Ramalhosa et al. [33] developed and validated a sensitive method for determining 18 PAHs in fish samples. Analysis was performed by PMAE followed by HPLC analysis with photodiode array detector (DAD) and FLD. Response surface methodology was used to find out the optimal extraction conditions which consisted in extracting, under medium stirring speed, 0.5 g of homogenized sample with 10 mL of acetonitrile for 20 min at 110 °C. Different from previously published methods, clean-up of MAE extracts was not necessary due to the selectivity of the solvent chosen. With respect to the mixture hexane/acetone (1:1, v/v) recommended by the US Environmental Protection Agency (EPA method 3546) for the extraction of different organic pollutants from environmental samples, acetonitrile has the advantage of high dielectric constant in addition to be compatible with the HPLC-FLD procedure (no solvent exchange was required, thus reducing possibilities of analyte losses during sample preparation).

Gharbi et al. [34] used PMAE for investigating the presence of PAHs and MOH in olives. Extraction conditions were 5 g of olive paste, added to 20 mL of hexane/ethanol 1:1 (v/v), extracted at 120 °C for 20 min. After cooling, the extract was added to water directly into the extraction vessel, to separate the hexane from the ethanol/water phase.
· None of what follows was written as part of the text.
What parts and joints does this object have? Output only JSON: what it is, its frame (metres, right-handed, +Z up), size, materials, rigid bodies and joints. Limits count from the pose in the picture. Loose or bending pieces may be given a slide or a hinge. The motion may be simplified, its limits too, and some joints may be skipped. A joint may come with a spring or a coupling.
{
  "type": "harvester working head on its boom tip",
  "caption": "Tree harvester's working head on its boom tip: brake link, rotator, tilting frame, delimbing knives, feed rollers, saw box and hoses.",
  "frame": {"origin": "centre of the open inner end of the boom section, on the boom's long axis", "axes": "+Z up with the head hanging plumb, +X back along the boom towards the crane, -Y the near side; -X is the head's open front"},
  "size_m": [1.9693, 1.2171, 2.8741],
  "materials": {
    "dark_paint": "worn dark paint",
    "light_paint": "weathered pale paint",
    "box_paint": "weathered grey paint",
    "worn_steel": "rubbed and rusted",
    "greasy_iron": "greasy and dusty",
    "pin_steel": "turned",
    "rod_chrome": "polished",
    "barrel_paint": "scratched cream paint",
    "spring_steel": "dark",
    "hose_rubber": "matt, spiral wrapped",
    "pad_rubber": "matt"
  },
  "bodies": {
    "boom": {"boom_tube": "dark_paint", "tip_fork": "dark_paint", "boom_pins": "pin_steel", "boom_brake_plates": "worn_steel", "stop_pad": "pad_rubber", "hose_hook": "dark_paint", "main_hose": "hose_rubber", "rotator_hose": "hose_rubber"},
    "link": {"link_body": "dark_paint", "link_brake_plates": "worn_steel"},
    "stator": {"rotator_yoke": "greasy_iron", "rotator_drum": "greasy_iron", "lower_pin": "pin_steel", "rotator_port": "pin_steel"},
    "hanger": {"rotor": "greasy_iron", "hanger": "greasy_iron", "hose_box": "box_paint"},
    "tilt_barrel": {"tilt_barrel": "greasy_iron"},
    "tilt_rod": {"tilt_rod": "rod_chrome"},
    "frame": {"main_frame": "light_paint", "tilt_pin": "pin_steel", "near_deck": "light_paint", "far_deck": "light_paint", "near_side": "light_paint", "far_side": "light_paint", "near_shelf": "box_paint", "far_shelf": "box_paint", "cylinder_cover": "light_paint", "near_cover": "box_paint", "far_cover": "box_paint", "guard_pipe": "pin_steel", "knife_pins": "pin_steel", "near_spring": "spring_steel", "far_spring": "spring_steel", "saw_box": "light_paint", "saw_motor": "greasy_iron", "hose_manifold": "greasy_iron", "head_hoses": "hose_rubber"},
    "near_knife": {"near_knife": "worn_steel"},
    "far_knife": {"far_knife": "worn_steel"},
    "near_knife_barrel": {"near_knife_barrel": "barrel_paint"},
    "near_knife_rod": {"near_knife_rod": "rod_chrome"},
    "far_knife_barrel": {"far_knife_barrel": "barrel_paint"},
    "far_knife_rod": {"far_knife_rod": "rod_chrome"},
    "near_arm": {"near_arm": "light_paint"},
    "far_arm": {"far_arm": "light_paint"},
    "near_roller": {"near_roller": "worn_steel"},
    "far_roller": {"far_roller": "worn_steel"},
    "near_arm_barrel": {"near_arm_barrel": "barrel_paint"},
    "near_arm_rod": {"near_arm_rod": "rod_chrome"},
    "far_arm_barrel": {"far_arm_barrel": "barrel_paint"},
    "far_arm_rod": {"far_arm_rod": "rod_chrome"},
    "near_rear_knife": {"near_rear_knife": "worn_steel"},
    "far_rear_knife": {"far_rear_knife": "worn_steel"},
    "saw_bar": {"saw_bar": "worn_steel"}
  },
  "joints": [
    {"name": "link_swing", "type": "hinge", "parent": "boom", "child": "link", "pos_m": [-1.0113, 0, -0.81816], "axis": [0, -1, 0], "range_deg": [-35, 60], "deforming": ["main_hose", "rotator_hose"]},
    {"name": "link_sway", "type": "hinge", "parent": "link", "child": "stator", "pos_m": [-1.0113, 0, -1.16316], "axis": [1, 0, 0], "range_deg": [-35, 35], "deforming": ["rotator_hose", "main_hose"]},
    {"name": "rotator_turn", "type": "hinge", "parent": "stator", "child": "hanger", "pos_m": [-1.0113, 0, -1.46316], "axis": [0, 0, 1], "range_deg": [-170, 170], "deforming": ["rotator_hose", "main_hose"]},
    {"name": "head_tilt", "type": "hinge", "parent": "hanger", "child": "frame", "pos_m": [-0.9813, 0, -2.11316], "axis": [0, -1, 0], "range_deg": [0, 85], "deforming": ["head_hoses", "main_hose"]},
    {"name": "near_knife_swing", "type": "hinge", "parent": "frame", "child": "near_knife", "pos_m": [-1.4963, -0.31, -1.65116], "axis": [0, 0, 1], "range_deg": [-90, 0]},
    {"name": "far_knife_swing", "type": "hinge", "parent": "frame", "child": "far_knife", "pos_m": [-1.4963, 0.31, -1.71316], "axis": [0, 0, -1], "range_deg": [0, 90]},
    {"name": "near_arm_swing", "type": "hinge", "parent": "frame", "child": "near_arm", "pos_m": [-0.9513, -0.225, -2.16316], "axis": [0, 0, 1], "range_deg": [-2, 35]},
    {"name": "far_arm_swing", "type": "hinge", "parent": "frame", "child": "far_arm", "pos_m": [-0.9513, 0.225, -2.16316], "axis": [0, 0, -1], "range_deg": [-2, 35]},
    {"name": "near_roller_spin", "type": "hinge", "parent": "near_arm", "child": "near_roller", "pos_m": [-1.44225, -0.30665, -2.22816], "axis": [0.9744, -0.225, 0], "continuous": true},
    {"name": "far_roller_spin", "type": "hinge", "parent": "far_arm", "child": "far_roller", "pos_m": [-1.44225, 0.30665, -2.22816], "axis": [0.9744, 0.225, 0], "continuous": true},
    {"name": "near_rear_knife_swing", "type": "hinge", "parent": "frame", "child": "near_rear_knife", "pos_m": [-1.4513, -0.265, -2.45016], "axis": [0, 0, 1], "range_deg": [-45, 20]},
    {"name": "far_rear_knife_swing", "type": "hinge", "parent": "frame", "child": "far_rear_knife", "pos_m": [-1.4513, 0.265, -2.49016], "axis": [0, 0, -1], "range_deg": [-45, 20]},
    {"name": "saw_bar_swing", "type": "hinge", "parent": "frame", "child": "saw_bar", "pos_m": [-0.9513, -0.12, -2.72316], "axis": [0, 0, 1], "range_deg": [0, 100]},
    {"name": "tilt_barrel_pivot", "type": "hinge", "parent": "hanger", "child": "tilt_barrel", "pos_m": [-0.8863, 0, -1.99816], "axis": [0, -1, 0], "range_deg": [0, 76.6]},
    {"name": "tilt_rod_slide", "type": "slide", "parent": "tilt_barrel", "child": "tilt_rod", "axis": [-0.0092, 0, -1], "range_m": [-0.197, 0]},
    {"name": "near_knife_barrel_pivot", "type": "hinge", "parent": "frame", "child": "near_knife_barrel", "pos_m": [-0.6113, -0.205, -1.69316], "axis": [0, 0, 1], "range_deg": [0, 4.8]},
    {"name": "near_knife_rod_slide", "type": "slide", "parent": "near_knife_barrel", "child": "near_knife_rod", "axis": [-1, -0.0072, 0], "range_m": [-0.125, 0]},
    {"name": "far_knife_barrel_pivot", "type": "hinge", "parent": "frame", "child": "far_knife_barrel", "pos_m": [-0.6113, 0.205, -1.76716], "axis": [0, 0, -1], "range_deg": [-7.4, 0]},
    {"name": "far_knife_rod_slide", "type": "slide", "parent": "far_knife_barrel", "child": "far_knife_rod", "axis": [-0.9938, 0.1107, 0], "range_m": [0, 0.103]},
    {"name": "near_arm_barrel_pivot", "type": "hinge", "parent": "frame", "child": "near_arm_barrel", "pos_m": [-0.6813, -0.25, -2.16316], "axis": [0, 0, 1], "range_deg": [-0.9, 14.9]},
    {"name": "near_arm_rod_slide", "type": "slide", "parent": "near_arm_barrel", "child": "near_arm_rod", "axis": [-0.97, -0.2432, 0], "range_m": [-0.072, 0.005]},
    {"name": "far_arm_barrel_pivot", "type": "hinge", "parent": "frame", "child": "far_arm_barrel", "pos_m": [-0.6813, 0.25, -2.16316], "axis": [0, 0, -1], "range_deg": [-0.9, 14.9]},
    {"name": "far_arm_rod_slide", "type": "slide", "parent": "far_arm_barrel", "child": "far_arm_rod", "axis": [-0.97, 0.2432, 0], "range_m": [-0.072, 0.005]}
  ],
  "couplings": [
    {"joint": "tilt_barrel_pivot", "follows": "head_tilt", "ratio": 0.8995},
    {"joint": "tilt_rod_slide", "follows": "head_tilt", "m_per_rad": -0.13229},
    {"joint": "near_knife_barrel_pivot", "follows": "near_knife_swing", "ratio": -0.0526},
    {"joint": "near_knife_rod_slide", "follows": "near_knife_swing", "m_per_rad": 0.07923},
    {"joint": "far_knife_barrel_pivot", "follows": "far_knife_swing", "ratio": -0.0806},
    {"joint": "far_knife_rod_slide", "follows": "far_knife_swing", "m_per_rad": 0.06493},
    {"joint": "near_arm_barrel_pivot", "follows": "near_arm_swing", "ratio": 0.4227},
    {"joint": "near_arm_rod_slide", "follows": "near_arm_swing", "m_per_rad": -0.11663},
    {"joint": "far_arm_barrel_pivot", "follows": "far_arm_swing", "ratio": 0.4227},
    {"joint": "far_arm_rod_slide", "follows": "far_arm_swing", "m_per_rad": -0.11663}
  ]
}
To isolate PAHs from triglycerides, SPE on a 5 g silica cartridge according to Moret and Conte [31], was applied, followed by HPLC-FLD analysis. For MOH analysis, an aliquot of the extracted fat was diluted and injected directly into the on-line HPLC-GC system. Epoxidation was performed when required to eliminate interference by olefins [6].

8.3. Microwave-Assisted Saponification (MAS)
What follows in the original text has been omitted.